A simple example of structural isomerism (position) is the alcohol with the formula, C3H8O, (known as propyl alcohol) which has the isomers:

    n-propyl alcohol            isopropyl alcohol
        H H H                        H H H
        | | |                        | | |
      H-C-C-C-O-H                  H-C-C-C-H
        | | |                        | | |
        H H H                        H O H

Note that the critical difference is the position of the oxygen atom - it is attached to an end carbon in the one isomer, and to the centre carbon in the other isomer. It can be readily shown that the number of possible isomers rapidly increases as the number of atoms increase; for example the next largest alcohol, named butanol (C4H10O), has four different isomers.

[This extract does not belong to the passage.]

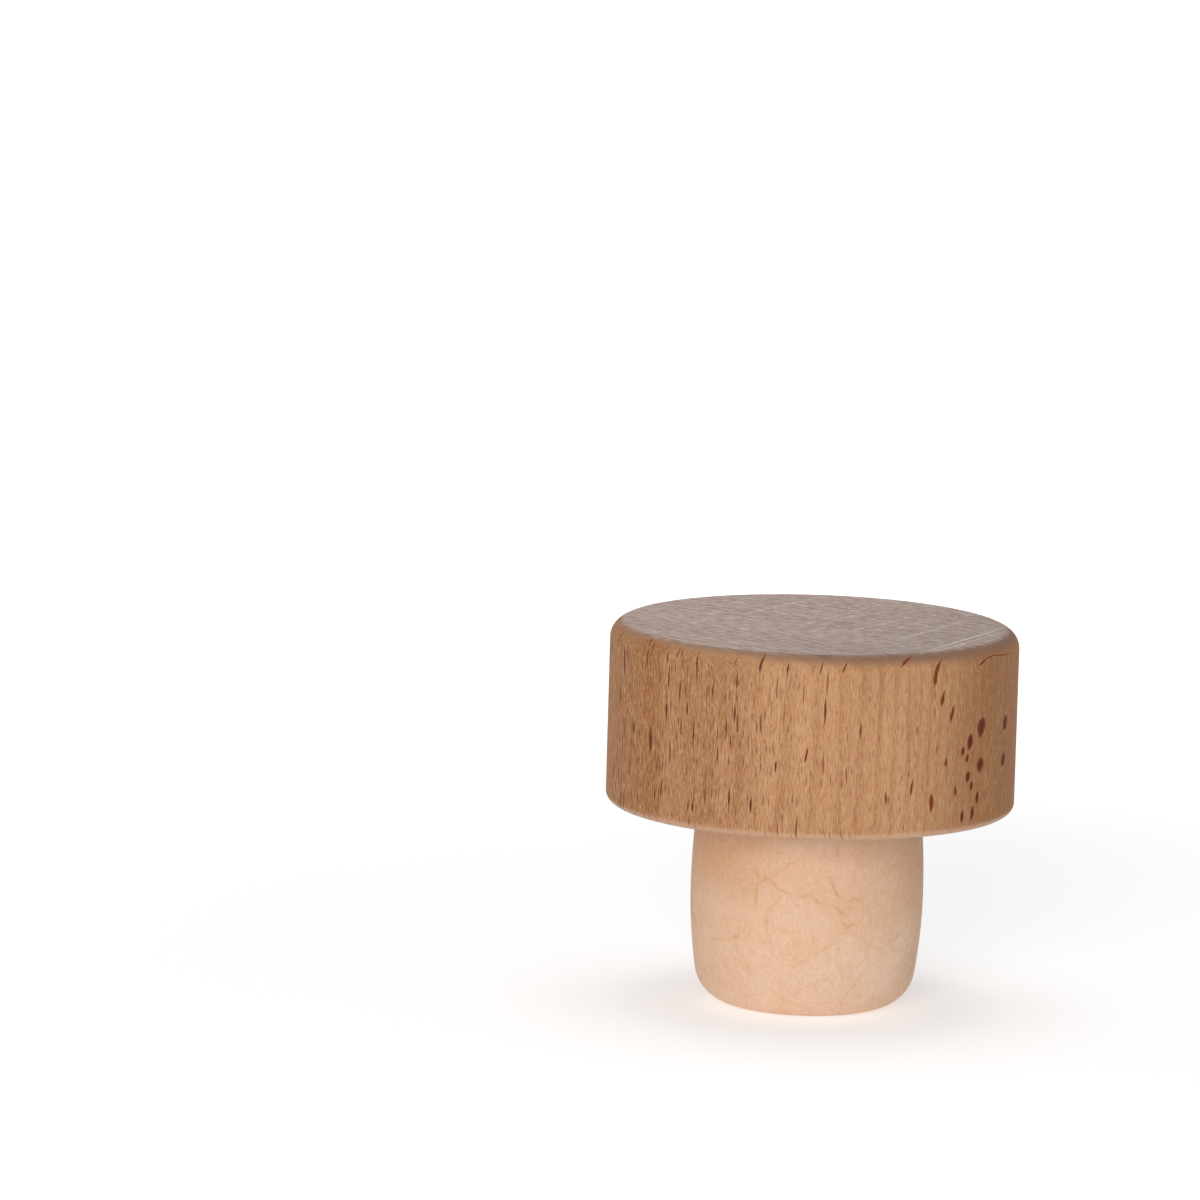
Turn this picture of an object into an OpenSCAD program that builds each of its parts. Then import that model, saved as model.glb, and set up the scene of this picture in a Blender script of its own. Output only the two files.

Different forms of isomerism

There are two main groups of isomers: structural isomerism and stereoisomerism. Structural isomerism deals with the different ways atoms and functional groups are joined together in a molecule. This group includes chain isomerism whereby hydrocarbon chains have variable amounts of branching; posistion isomerism which deals with the position of a functional group on a chain; and functional group isomerism which is when one functional group can be split up in to different ones.

The second group, stereoisomerism, is the different positioning of atoms in space. This class includes geometric isomerism - where functional groups at the end of a chain can be twisted in different ways; and optical isomerism where different isomers are mirror-images of each other.